-- RECORDED DATA --
▽

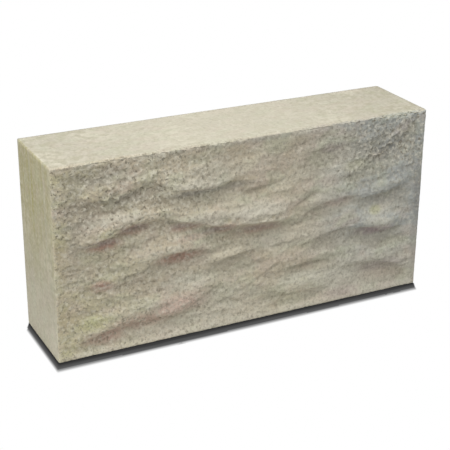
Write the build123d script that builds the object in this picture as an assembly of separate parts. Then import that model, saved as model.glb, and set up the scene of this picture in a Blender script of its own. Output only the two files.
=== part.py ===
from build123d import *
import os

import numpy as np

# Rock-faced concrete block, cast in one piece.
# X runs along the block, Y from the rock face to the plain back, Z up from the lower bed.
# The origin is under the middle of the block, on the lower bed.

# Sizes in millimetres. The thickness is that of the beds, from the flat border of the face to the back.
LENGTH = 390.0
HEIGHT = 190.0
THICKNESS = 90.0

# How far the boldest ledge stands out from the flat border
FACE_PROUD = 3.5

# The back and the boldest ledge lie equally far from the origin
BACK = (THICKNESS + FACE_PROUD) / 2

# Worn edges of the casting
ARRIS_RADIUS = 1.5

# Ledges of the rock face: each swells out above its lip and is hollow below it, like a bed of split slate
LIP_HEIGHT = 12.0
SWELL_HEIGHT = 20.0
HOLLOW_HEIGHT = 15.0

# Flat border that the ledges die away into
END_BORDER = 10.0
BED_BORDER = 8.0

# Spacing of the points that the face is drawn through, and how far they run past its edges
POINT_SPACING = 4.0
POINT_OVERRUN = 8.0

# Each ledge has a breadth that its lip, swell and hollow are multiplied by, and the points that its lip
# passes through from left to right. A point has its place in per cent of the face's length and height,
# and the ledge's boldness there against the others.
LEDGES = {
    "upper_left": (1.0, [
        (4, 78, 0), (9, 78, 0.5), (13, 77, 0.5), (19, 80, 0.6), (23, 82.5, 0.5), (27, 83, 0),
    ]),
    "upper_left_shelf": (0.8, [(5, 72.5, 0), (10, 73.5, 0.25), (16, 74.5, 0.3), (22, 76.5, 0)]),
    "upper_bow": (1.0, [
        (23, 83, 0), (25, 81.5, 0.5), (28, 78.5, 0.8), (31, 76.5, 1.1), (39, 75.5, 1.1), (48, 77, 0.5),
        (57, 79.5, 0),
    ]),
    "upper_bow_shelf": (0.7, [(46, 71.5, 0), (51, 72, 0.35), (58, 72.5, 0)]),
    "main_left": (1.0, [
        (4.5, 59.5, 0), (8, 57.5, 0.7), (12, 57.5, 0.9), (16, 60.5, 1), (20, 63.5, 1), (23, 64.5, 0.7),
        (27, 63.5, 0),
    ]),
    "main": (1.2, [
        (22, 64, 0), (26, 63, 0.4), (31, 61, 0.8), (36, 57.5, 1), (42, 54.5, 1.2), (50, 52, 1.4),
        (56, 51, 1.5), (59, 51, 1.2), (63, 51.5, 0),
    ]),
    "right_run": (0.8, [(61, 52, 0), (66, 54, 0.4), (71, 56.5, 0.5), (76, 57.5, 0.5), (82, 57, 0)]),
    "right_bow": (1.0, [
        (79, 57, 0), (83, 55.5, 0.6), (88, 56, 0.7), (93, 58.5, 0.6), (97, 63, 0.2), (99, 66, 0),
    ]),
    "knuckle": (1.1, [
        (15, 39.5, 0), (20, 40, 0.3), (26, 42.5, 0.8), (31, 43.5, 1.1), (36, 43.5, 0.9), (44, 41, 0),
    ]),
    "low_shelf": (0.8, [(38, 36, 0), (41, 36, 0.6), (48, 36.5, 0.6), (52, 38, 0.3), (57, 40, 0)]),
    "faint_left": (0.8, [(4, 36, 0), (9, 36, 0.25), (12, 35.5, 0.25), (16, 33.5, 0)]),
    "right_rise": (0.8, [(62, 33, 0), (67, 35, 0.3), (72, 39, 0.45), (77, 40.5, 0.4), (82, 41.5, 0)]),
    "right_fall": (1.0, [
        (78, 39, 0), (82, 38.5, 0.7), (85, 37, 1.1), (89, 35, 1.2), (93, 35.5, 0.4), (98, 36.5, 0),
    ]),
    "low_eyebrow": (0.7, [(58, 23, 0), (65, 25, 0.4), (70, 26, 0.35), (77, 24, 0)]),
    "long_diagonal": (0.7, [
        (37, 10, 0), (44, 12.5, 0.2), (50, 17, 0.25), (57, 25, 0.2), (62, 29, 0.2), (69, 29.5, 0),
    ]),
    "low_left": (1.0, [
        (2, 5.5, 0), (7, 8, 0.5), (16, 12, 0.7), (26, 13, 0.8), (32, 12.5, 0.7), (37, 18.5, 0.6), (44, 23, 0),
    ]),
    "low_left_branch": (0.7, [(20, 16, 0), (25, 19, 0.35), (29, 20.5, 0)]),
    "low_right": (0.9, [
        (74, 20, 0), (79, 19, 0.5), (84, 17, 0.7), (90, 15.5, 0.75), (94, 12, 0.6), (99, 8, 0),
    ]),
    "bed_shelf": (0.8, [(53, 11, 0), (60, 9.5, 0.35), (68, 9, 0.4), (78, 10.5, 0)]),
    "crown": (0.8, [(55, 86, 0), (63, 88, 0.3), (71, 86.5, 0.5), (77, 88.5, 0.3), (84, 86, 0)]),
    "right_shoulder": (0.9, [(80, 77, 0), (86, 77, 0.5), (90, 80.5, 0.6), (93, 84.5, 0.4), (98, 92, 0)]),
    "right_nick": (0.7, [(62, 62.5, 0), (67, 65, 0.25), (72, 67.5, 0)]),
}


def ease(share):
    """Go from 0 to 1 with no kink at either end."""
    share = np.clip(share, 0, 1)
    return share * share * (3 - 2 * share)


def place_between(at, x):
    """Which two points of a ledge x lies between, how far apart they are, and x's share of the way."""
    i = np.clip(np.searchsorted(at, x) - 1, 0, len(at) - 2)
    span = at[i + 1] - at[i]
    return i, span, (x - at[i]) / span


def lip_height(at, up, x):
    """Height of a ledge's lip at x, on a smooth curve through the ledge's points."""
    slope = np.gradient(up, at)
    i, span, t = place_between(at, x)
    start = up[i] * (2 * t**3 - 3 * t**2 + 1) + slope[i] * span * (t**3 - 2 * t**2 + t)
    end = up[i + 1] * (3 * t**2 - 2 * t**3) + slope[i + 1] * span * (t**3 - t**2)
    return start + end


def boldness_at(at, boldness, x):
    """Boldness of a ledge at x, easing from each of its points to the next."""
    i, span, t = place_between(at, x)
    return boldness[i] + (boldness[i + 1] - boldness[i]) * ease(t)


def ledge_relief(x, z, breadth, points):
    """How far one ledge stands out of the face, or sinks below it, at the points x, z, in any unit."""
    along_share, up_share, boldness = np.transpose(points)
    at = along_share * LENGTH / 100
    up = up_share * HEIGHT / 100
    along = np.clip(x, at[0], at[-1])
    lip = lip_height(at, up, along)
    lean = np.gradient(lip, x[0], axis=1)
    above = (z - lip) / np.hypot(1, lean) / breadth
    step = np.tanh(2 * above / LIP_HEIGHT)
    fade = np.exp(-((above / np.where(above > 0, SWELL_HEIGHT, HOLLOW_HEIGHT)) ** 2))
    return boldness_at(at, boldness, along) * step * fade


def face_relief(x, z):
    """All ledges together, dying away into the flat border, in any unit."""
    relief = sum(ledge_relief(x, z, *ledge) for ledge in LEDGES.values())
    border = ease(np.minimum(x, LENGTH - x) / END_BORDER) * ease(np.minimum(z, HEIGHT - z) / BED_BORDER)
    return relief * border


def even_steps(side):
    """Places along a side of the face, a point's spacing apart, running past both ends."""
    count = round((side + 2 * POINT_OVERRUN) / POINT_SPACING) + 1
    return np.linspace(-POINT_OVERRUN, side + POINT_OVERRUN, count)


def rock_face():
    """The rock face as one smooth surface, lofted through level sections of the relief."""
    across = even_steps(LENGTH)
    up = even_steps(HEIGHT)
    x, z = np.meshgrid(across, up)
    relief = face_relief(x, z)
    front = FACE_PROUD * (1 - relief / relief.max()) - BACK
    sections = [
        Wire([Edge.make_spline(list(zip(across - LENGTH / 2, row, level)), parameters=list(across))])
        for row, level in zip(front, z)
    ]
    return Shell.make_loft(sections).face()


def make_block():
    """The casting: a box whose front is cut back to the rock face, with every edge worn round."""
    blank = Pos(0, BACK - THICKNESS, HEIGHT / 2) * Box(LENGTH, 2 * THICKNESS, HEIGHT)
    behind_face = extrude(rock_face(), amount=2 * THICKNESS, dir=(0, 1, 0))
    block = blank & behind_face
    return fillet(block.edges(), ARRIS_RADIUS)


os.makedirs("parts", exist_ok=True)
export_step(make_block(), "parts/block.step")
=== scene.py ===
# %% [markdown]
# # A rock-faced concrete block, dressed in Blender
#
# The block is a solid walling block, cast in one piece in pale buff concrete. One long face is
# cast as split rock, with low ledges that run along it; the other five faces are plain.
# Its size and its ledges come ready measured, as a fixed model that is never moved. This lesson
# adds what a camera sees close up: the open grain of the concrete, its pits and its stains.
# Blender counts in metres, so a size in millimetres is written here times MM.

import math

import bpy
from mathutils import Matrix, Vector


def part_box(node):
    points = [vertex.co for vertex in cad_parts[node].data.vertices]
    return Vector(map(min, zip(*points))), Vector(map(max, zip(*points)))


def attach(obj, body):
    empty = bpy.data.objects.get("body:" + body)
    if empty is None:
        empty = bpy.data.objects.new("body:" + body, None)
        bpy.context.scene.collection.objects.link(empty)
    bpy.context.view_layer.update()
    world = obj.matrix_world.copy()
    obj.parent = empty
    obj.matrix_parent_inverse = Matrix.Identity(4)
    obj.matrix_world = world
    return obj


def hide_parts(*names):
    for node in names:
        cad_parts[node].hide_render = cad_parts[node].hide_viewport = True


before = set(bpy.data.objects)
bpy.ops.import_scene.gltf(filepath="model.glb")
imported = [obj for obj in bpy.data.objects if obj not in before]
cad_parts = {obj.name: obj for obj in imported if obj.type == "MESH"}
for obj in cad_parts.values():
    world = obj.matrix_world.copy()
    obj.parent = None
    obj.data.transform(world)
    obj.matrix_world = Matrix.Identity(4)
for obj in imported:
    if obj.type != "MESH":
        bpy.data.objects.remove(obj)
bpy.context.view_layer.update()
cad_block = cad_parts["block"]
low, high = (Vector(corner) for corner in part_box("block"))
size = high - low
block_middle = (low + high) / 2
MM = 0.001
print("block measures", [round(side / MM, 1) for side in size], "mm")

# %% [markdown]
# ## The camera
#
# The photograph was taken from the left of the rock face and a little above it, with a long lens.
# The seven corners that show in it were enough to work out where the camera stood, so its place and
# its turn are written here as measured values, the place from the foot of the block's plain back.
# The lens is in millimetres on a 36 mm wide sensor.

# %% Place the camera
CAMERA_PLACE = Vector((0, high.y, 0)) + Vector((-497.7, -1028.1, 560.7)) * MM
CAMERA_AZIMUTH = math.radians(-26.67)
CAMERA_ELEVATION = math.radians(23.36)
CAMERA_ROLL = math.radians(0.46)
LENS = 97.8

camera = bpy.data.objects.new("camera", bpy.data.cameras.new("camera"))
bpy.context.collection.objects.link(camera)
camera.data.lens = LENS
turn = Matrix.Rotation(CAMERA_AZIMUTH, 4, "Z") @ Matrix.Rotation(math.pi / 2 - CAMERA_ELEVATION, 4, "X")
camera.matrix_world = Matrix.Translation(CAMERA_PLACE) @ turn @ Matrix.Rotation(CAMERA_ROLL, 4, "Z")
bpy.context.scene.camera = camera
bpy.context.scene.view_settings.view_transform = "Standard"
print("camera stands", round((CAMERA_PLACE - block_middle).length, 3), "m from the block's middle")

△

-- DIRECTIONS --
Output nothing except the lines from the line with "block = blank & behind_face" through the line with "bpy.data.objects.remove(obj)", copied exactly, end lines included.

-- OUTPUT --
    block = blank & behind_face
    return fillet(block.edges(), ARRIS_RADIUS)


os.makedirs("parts", exist_ok=True)
export_step(make_block(), "parts/block.step")
=== scene.py ===
# %% [markdown]
# # A rock-faced concrete block, dressed in Blender
#
# The block is a solid walling block, cast in one piece in pale buff concrete. One long face is
# cast as split rock, with low ledges that run along it; the other five faces are plain.
# Its size and its ledges come ready measured, as a fixed model that is never moved. This lesson
# adds what a camera sees close up: the open grain of the concrete, its pits and its stains.
# Blender counts in metres, so a size in millimetres is written here times MM.

import math

import bpy
from mathutils import Matrix, Vector


def part_box(node):
    points = [vertex.co for vertex in cad_parts[node].data.vertices]
    return Vector(map(min, zip(*points))), Vector(map(max, zip(*points)))


def attach(obj, body):
    empty = bpy.data.objects.get("body:" + body)
    if empty is None:
        empty = bpy.data.objects.new("body:" + body, None)
        bpy.context.scene.collection.objects.link(empty)
    bpy.context.view_layer.update()
    world = obj.matrix_world.copy()
    obj.parent = empty
    obj.matrix_parent_inverse = Matrix.Identity(4)
    obj.matrix_world = world
    return obj


def hide_parts(*names):
    for node in names:
        cad_parts[node].hide_render = cad_parts[node].hide_viewport = True


before = set(bpy.data.objects)
bpy.ops.import_scene.gltf(filepath="model.glb")
imported = [obj for obj in bpy.data.objects if obj not in before]
cad_parts = {obj.name: obj for obj in imported if obj.type == "MESH"}
for obj in cad_parts.values():
    world = obj.matrix_world.copy()
    obj.parent = None
    obj.data.transform(world)
    obj.matrix_world = Matrix.Identity(4)
for obj in imported:
    if obj.type != "MESH":
        bpy.data.objects.remove(obj)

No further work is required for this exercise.